Russia has grudgingly approved four rounds of UN sanctions on Iran after watering them down, with China. But it has criticized Western states for imposing additional punitive measures and signaled in recent months that it would oppose a new push for sanctions in the Security Council.
Russia has close commercial ties with Iran and built a nuclear power plant that was switched on in the Islamic Republic this year. It has repeatedly said too much pressure on Tehran is counterproductive.
Russia is instead calling for a step-by-step process under which existing sanctions would be eased in return for actions by Tehran to dispel international concerns.
'Iran won't budge an iota'
Analysts say Moscow may have calculated that it has little to gain from supporting new sanctions against Iran.
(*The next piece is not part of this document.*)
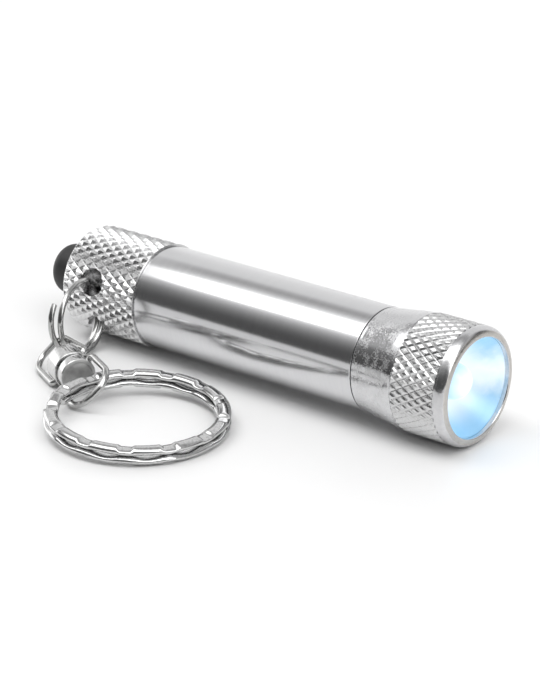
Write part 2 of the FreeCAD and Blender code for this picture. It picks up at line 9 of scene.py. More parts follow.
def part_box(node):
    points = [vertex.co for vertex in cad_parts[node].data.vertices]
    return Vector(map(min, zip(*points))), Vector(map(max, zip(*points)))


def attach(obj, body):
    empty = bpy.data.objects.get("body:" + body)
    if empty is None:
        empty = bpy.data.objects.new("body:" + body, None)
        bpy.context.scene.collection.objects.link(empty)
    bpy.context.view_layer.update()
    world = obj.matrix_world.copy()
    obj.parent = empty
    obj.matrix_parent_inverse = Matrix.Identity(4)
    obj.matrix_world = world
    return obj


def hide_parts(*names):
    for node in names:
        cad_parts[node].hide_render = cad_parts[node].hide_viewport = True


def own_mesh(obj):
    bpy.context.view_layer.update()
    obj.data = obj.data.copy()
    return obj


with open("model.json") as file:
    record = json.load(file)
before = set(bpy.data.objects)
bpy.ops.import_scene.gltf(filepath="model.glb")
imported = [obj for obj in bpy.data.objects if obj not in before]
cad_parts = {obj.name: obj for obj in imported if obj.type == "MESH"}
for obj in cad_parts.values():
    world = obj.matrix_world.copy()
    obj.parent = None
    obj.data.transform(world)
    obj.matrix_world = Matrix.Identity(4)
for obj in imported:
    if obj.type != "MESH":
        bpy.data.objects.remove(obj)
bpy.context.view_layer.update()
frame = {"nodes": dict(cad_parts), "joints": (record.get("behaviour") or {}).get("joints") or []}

This would further hurt ties already damaged by Russia's backing of the most recent measures in June 2010, when President Dmitry Medvedev also scrapped a deal to deliver air-defense missiles to Tehran.
Those sanctions were adopted at a time of improving relations between Russia and the US, after Obama downsized a European missile defense plan that Russia opposed and signed a nuclear arms limitation treaty with Medvedev.
Tehran meanwhile said Wednesday the country stands "ready for useful and positive talks" on its nuclear program as long as they are held on the basis of equality and respect.
Earlier Iranian President Mahmoud Ahmadinejad had reacted with a more defiant tone, saying Iran "will not budge an iota" on its nuclear program, which he insists is for peaceful ends.